— Dataset section —
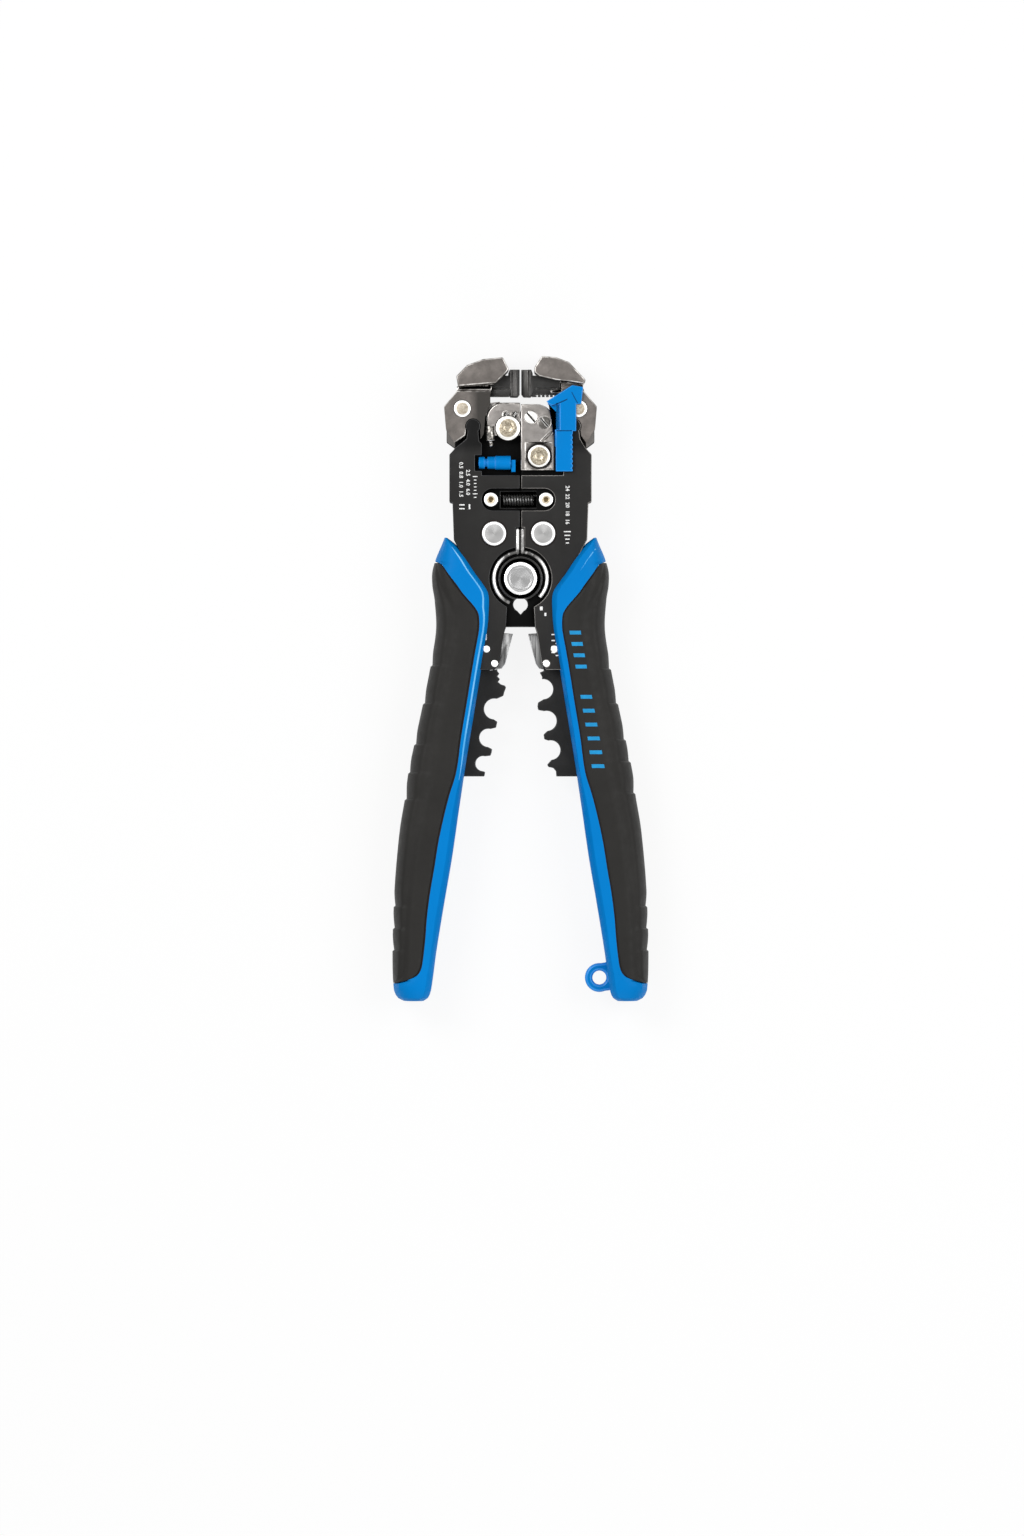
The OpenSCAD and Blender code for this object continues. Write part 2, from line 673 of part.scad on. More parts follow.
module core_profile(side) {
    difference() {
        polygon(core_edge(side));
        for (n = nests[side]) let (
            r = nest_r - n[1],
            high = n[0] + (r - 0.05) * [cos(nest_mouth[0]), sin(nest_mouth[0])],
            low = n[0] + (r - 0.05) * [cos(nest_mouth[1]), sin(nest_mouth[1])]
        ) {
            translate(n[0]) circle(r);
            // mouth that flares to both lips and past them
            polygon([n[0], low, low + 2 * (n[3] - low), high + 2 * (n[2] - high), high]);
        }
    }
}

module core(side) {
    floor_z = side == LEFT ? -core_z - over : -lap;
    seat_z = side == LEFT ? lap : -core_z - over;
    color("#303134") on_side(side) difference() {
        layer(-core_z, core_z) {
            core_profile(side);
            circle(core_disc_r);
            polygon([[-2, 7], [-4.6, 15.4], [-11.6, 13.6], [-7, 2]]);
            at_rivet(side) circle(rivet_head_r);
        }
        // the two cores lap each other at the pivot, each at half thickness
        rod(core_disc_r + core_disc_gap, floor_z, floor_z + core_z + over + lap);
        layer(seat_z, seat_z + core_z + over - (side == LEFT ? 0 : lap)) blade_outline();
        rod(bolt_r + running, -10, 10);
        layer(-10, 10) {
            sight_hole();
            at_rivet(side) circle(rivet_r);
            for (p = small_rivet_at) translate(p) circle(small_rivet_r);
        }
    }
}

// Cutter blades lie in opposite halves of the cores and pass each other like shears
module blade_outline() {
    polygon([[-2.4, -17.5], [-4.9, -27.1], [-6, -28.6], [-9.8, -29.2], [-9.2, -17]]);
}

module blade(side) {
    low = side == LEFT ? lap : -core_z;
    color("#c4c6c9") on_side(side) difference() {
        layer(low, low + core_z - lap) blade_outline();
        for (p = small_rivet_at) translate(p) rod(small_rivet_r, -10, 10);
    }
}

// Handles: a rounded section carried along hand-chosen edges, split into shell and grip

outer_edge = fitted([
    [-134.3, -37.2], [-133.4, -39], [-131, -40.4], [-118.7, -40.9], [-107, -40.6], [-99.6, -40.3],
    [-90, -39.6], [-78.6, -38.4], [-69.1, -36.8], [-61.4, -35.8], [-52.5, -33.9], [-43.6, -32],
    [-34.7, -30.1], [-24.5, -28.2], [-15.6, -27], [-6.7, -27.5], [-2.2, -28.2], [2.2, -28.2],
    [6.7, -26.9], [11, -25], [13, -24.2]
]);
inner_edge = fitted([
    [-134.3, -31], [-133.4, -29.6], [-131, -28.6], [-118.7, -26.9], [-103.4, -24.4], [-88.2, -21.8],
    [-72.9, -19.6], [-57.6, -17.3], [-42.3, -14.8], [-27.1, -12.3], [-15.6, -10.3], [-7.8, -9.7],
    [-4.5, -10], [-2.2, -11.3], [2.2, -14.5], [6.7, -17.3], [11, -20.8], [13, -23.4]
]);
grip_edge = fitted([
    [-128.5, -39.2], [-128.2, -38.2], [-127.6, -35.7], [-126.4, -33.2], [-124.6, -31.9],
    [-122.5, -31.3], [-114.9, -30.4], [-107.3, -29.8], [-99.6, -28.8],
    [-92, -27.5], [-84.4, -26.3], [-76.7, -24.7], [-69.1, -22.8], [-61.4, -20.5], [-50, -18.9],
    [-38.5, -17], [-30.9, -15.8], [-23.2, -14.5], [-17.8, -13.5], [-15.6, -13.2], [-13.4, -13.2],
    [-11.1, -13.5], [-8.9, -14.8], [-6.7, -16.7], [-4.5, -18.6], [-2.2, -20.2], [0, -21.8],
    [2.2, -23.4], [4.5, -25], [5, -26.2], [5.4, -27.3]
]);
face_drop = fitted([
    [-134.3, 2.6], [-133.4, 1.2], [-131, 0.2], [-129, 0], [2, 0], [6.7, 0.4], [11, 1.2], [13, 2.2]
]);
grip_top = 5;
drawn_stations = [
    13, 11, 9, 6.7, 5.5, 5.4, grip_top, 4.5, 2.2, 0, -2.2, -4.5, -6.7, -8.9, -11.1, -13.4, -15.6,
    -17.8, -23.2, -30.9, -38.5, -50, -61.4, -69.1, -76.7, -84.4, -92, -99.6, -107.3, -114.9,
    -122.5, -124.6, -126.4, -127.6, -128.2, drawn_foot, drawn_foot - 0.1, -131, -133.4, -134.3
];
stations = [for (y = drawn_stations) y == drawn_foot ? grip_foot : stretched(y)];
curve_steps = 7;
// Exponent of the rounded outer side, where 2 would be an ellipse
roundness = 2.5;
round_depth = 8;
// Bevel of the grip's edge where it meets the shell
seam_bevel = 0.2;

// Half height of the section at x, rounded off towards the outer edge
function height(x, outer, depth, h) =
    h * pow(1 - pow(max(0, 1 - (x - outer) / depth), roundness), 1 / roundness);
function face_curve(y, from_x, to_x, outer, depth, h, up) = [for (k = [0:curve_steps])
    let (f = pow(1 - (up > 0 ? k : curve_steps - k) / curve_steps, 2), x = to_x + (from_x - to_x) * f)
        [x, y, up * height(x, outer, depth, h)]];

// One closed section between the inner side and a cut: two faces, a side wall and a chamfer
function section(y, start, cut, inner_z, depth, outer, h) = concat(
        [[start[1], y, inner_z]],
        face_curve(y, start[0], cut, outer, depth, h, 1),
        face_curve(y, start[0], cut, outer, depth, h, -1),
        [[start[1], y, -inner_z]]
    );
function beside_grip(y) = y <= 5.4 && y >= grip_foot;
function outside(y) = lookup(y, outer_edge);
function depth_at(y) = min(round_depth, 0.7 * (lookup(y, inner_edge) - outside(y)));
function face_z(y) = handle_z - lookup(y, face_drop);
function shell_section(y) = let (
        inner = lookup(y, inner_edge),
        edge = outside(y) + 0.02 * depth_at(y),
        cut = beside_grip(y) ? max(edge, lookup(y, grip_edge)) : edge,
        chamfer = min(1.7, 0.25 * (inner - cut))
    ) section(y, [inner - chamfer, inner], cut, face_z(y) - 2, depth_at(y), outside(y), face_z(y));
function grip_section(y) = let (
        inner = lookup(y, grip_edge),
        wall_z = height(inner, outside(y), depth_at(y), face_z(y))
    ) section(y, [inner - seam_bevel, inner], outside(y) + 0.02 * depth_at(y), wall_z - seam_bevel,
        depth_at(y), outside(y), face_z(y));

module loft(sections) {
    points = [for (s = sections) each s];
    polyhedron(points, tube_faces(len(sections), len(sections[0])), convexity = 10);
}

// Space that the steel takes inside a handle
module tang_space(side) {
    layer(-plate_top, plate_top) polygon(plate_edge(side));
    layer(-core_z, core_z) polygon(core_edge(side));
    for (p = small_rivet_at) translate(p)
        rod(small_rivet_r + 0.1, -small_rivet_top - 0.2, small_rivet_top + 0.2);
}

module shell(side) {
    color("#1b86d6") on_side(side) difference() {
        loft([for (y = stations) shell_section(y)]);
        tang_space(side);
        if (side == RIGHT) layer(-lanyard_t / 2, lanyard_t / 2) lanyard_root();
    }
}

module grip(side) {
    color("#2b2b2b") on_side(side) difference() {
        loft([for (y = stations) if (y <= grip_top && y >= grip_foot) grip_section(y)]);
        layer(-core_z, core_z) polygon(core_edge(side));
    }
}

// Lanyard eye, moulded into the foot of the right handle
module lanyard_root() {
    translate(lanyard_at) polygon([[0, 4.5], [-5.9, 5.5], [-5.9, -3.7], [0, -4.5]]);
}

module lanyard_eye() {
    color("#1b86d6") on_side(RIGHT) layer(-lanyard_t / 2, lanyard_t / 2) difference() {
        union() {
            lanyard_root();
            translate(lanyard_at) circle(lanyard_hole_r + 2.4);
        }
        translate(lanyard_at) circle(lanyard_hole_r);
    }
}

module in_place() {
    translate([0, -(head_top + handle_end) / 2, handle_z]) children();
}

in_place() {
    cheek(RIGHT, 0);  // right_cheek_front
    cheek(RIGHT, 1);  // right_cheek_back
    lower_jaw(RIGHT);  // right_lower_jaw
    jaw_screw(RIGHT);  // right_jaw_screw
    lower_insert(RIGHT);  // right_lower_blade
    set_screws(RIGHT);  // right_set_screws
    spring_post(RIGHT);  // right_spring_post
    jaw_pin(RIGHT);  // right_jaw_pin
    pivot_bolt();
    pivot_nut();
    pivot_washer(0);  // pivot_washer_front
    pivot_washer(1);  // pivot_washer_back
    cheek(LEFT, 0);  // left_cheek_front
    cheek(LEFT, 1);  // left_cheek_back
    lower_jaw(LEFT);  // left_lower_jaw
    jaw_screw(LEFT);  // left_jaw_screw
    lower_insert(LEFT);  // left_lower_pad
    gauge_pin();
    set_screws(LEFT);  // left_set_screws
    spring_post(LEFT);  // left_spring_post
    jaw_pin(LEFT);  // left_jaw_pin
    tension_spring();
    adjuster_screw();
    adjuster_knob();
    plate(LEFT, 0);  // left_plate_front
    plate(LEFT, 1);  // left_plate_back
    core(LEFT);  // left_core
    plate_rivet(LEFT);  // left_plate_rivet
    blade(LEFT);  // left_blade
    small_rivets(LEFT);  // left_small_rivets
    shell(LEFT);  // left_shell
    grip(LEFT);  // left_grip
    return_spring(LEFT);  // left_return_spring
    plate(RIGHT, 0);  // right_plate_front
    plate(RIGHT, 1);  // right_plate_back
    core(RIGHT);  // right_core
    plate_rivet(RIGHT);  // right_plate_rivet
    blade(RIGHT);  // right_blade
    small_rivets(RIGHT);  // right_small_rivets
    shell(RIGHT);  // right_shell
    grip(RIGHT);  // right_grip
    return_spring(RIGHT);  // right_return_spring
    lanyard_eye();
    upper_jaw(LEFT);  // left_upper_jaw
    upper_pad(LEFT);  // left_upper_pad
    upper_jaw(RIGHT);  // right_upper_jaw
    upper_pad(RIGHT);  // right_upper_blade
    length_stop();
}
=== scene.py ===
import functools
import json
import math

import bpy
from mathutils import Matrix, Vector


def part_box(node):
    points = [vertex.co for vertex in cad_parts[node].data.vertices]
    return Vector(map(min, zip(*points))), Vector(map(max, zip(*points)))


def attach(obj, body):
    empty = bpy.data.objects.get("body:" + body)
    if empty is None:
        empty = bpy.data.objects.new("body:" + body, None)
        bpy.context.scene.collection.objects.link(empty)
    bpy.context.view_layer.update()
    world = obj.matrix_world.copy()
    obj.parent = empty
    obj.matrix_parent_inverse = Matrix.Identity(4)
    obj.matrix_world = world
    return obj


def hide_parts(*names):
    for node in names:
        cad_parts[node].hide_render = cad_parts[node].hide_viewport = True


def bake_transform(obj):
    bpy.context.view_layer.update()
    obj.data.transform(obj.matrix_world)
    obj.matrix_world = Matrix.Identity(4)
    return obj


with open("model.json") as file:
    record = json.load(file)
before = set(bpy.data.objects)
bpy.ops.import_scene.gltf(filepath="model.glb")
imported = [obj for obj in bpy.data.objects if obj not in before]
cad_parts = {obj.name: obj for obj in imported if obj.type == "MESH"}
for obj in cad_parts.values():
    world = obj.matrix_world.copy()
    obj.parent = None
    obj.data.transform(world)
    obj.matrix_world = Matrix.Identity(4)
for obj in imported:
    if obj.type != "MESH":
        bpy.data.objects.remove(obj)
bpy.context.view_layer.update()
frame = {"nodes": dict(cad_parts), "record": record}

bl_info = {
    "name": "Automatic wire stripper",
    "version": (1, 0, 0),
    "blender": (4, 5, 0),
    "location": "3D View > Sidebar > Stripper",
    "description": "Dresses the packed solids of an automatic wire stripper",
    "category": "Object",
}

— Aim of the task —
Starting at the line that contains "zip(*points))), Vector(map(max, zip(*points)))", set down every line up to and including the line that contains "cad_parts[node].hide_render = cad_parts[node].hide_viewport", exactly as given, and no other line.

— Expected answer —
    return Vector(map(min, zip(*points))), Vector(map(max, zip(*points)))


def attach(obj, body):
    empty = bpy.data.objects.get("body:" + body)
    if empty is None:
        empty = bpy.data.objects.new("body:" + body, None)
        bpy.context.scene.collection.objects.link(empty)
    bpy.context.view_layer.update()
    world = obj.matrix_world.copy()
    obj.parent = empty
    obj.matrix_parent_inverse = Matrix.Identity(4)
    obj.matrix_world = world
    return obj


def hide_parts(*names):
    for node in names:
        cad_parts[node].hide_render = cad_parts[node].hide_viewport = True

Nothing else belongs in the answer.